_DO THIS_
Reproduce each line bearing the word "joints".

* BEGIN STORED ROWS *

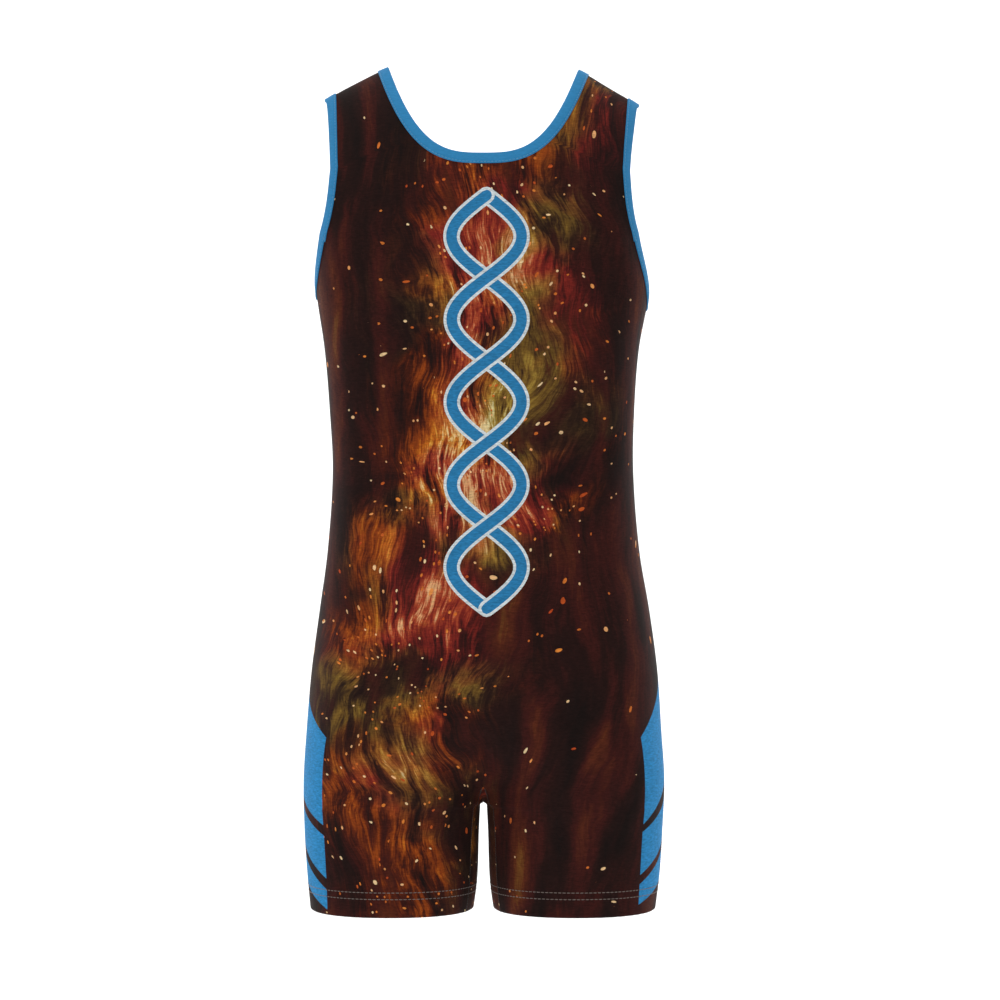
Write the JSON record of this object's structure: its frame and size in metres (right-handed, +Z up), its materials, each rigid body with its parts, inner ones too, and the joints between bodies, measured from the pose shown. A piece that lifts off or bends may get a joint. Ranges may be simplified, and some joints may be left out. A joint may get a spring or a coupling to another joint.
{
  "type": "wrestling singlet",
  "caption": "One-piece sleeveless wrestling singlet with short legs, filled out and hollow, with bound neck and armholes and a crotch gusset.",
  "frame": {"origin": "midway between the two straps, at the height where the wearer's shoulders bear them", "axes": "+Z up along the body, +Y to the wearer's front, -Y to the wearer's back, +X to the wearer's right"},
  "size_m": [0.3601, 0.2287, 0.839],
  "materials": {
    "printed_knit": "satin",
    "blue_binding": "satin"
  },
  "bodies": {
    "root": {"back_panel": "printed_knit", "front_panel": "printed_knit", "crotch_gusset": "printed_knit", "neck_binding": "blue_binding", "armhole_binding_left": "blue_binding", "armhole_binding_right": "blue_binding"}
  },
  "joints": []
}
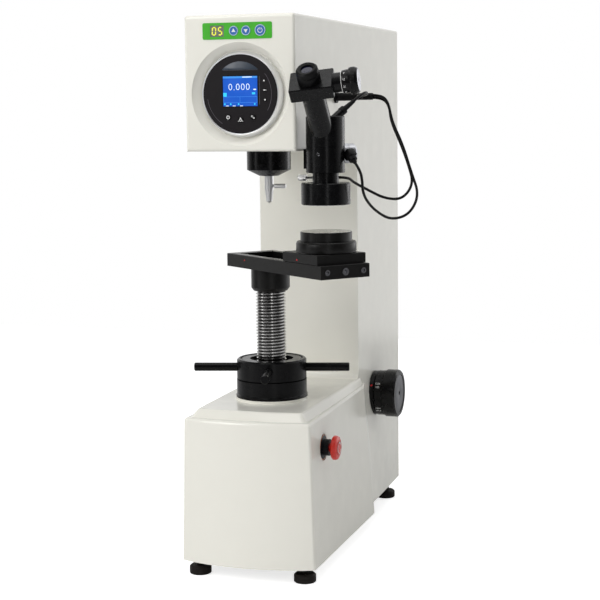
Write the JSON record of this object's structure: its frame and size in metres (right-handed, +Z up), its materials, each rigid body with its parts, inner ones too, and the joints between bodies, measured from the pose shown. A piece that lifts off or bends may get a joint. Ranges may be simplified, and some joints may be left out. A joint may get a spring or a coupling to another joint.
{
  "type": "hardness tester",
  "caption": "C-frame bench hardness tester: dead-weight lever load, screw-raised sliding stage, round digital display, load dial and side measuring microscope.",
  "frame": {"origin": "on the floor plane under the middle of the machine, measured without its cables", "axes": "+Z up, -Y towards the operator (front of the head), +X to the operator's right, where the microscope and the load dial are"},
  "size_m": [0.2913, 0.5632, 0.7],
  "materials": {
    "casting_paint": "semi-gloss enamel",
    "cover_paint": "semi-gloss enamel",
    "screw_zinc": "zinc plated",
    "foot_black": "moulded, steel stud",
    "panel_green": "printed film",
    "key_blue": "satin",
    "housing_black": "satin",
    "bezel_silver": "turned and anodised",
    "face_grey": "printed",
    "screen_glass": "lit display",
    "black_anodised": "black anodised",
    "black_steel": "blackened",
    "bright_steel": "ground",
    "chrome_screw": "polished thread",
    "chrome_rod": "polished",
    "wheel_black": "black satin",
    "silver_aluminium": "satin anodised",
    "cable_black": "matt sheath",
    "plug_black": "moulded",
    "stop_red": "gloss",
    "stop_yellow": "gloss",
    "dial_black": "satin anodised, engraved scale",
    "iron_grey": "as cast"
  },
  "bodies": {
    "frame": {"body_casting": "casting_paint", "top_cover": "cover_paint", "rear_cover": "cover_paint", "cover_screws": "screw_zinc", "levelling_feet": "foot_black", "panel_plate": "panel_green", "gauge_housing": "housing_black", "gauge_bezel": "bezel_silver", "gauge_face": "face_grey", "gauge_screen": "screen_glass", "spindle_collar": "black_anodised", "screw_guard": "wheel_black", "thrust_bearing": "bright_steel", "microscope_bracket": "black_anodised", "microscope_body": "black_anodised", "prism_housing": "black_anodised", "objective_neck": "black_anodised", "ring_light": "black_anodised", "lamp_housing": "silver_aluminium", "lamp_plug": "plug_black", "illuminator_plug": "plug_black", "cable_plug": "plug_black", "lamp_cable": "cable_black", "ring_light_cable": "cable_black", "illuminator_cable": "cable_black", "dial_flange": "dial_black", "stop_collar": "stop_yellow", "power_inlet": "plug_black"},
    "handwheel": {"handwheel": "wheel_black", "handwheel_rods": "chrome_rod"},
    "stage": {"lead_screw": "chrome_screw", "stage_hub": "black_steel", "stage_rail": "black_steel", "stage_end_plate": "black_steel", "stage_end_screws": "bright_steel"},
    "slider": {"stage_slider": "black_steel", "anvil_holder": "black_steel", "anvil": "black_steel"},
    "spindle": {"spindle": "bright_steel", "indenter": "bright_steel"},
    "indenter_clamp": {"indenter_screw": "bright_steel"},
    "ring_light_clamp": {"ring_light_screw": "bright_steel"},
    "measuring_head": {"micrometer_box": "black_anodised", "micrometer_sleeve": "black_anodised"},
    "thimble": {"micrometer_thimble": "black_anodised"},
    "eyepiece": {"eyepiece": "housing_black"},
    "lever": {"main_lever": "iron_grey"},
    "weights": {"weight_stack": "iron_grey"},
    "dial": {"force_dial": "dial_black"},
    "stop": {"stop_button": "stop_red"},
    "switch": {"power_switch": "plug_black"},
    "panel_key_up": {"panel_key_up": "key_blue"},
    "panel_key_down": {"panel_key_down": "key_blue"},
    "panel_key_start": {"panel_key_start": "key_blue"},
    "gauge_key_side_1": {"gauge_key_side_1": "key_blue"},
    "gauge_key_side_2": {"gauge_key_side_2": "key_blue"},
    "gauge_key_side_3": {"gauge_key_side_3": "key_blue"},
    "gauge_key_round_1": {"gauge_key_round_1": "key_blue"},
    "gauge_key_round_2": {"gauge_key_round_2": "key_blue"},
    "gauge_key_round_3": {"gauge_key_round_3": "key_blue"}
  },
  "joints": [
    {"name": "screw_lift", "type": "slide", "parent": "frame", "child": "stage", "axis": [0, 0, 1], "range_m": [-0.085, 0.026]},
    {"name": "handwheel_turn", "type": "hinge", "parent": "frame", "child": "handwheel", "pos_m": [-0.03, -0.116, 0.25], "axis": [0, 0, -1], "range_deg": [-7650.5, 2340.5]},
    {"name": "slider_slide", "type": "slide", "parent": "stage", "child": "slider", "axis": [0.7688, -0.6394, 0], "range_m": [-0.131, 0]},
    {"name": "weight_lift", "type": "slide", "parent": "frame", "child": "weights", "axis": [0, 0, 1], "range_m": [0, 0.015]},
    {"name": "spindle_lift", "type": "slide", "parent": "frame", "child": "spindle", "axis": [0, 0, 1], "range_m": [0, 0.00101]},
    {"name": "lever_tilt", "type": "hinge", "parent": "frame", "child": "lever", "pos_m": [-0.03, -0.136, 0.612], "axis": [1, 0, 0], "range_deg": [0, 2.88]},
    {"name": "indenter_screw_turn", "type": "hinge", "parent": "spindle", "child": "indenter_clamp", "pos_m": [-0.03, -0.116, 0.489], "axis": [1, 0, 0], "range_deg": [-720, 0]},
    {"name": "ring_light_screw_turn", "type": "hinge", "parent": "frame", "child": "ring_light_clamp", "pos_m": [0.07072, -0.19977, 0.5036], "axis": [-1, 0, 0], "range_deg": [-720, 0]},
    {"name": "measuring_head_turn", "type": "hinge", "parent": "frame", "child": "measuring_head", "pos_m": [0.07072, -0.19977, 0.5455], "axis": [0, -0.6428, 0.766], "range_deg": [-90, 0]},
    {"name": "thimble_turn", "type": "hinge", "parent": "measuring_head", "child": "thimble", "pos_m": [0.07072, -0.25649, 0.6131], "axis": [0.9869, 0.1238, 0.1039], "range_deg": [-1440, 1440]},
    {"name": "eyepiece_focus", "type": "hinge", "parent": "measuring_head", "child": "eyepiece", "pos_m": [0.07072, -0.19977, 0.5455], "axis": [0, -0.6428, 0.766], "range_deg": [-150, 150]},
    {"name": "force_dial_turn", "type": "hinge", "parent": "frame", "child": "dial", "pos_m": [0.0415, 0.131, 0.1803], "axis": [1, 0, 0], "range_deg": [-135, 135]},
    {"name": "stop_press", "type": "slide", "parent": "frame", "child": "stop", "axis": [1, 0, 0], "range_m": [-0.004, 0]},
    {"name": "switch_rock", "type": "hinge", "parent": "frame", "child": "switch", "pos_m": [-0.004, 0.271, 0.125], "axis": [1, 0, 0], "range_deg": [-9, 9]},
    {"name": "panel_press_up", "type": "slide", "parent": "frame", "child": "panel_key_up", "axis": [0, 1, 0], "range_m": [0, 0.0004], "stiffness_N_per_m": 1500, "springref_m": -0.0005},
    {"name": "panel_press_down", "type": "slide", "parent": "frame", "child": "panel_key_down", "axis": [0, 1, 0], "range_m": [0, 0.0004], "stiffness_N_per_m": 1500, "springref_m": -0.0005},
    {"name": "panel_press_start", "type": "slide", "parent": "frame", "child": "panel_key_start", "axis": [0, 1, 0], "range_m": [0, 0.0004], "stiffness_N_per_m": 1500, "springref_m": -0.0005},
    {"name": "gauge_press_side_1", "type": "slide", "parent": "frame", "child": "gauge_key_side_1", "axis": [0, 1, 0], "range_m": [0, 0.0004], "stiffness_N_per_m": 1500, "springref_m": -0.0005},
    {"name": "gauge_press_side_2", "type": "slide", "parent": "frame", "child": "gauge_key_side_2", "axis": [0, 1, 0], "range_m": [0, 0.0004], "stiffness_N_per_m": 1500, "springref_m": -0.0005},
    {"name": "gauge_press_side_3", "type": "slide", "parent": "frame", "child": "gauge_key_side_3", "axis": [0, 1, 0], "range_m": [0, 0.0004], "stiffness_N_per_m": 1500, "springref_m": -0.0005},
    {"name": "gauge_press_round_1", "type": "slide", "parent": "frame", "child": "gauge_key_round_1", "axis": [0, 1, 0], "range_m": [0, 0.0004], "stiffness_N_per_m": 1500, "springref_m": -0.0005},
    {"name": "gauge_press_round_2", "type": "slide", "parent": "frame", "child": "gauge_key_round_2", "axis": [0, 1, 0], "range_m": [0, 0.0004], "stiffness_N_per_m": 1500, "springref_m": -0.0005},
    {"name": "gauge_press_round_3", "type": "slide", "parent": "frame", "child": "gauge_key_round_3", "axis": [0, 1, 0], "range_m": [0, 0.0004], "stiffness_N_per_m": 1500, "springref_m": -0.0005}
  ],
  "couplings": [
    {"joint": "handwheel_turn", "follows": "screw_lift", "rad_per_m": 1570.8},
    {"joint": "spindle_lift", "follows": "weight_lift", "ratio": 0.066667},
    {"joint": "lever_tilt", "follows": "weight_lift", "rad_per_m": 3.3333}
  ]
}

* END STORED ROWS *

_OUTPUT OF THE TASK_
Write the JSON record of this object's structure: its frame and size in metres (right-handed, +Z up), its materials, each rigid body with its parts, inner ones too, and the joints between bodies, measured from the pose shown. A piece that lifts off or bends may get a joint. Ranges may be simplified, and some joints may be left out. A joint may get a spring or a coupling to another joint.
  "joints": []
Write the JSON record of this object's structure: its frame and size in metres (right-handed, +Z up), its materials, each rigid body with its parts, inner ones too, and the joints between bodies, measured from the pose shown. A piece that lifts off or bends may get a joint. Ranges may be simplified, and some joints may be left out. A joint may get a spring or a coupling to another joint.
  "joints": [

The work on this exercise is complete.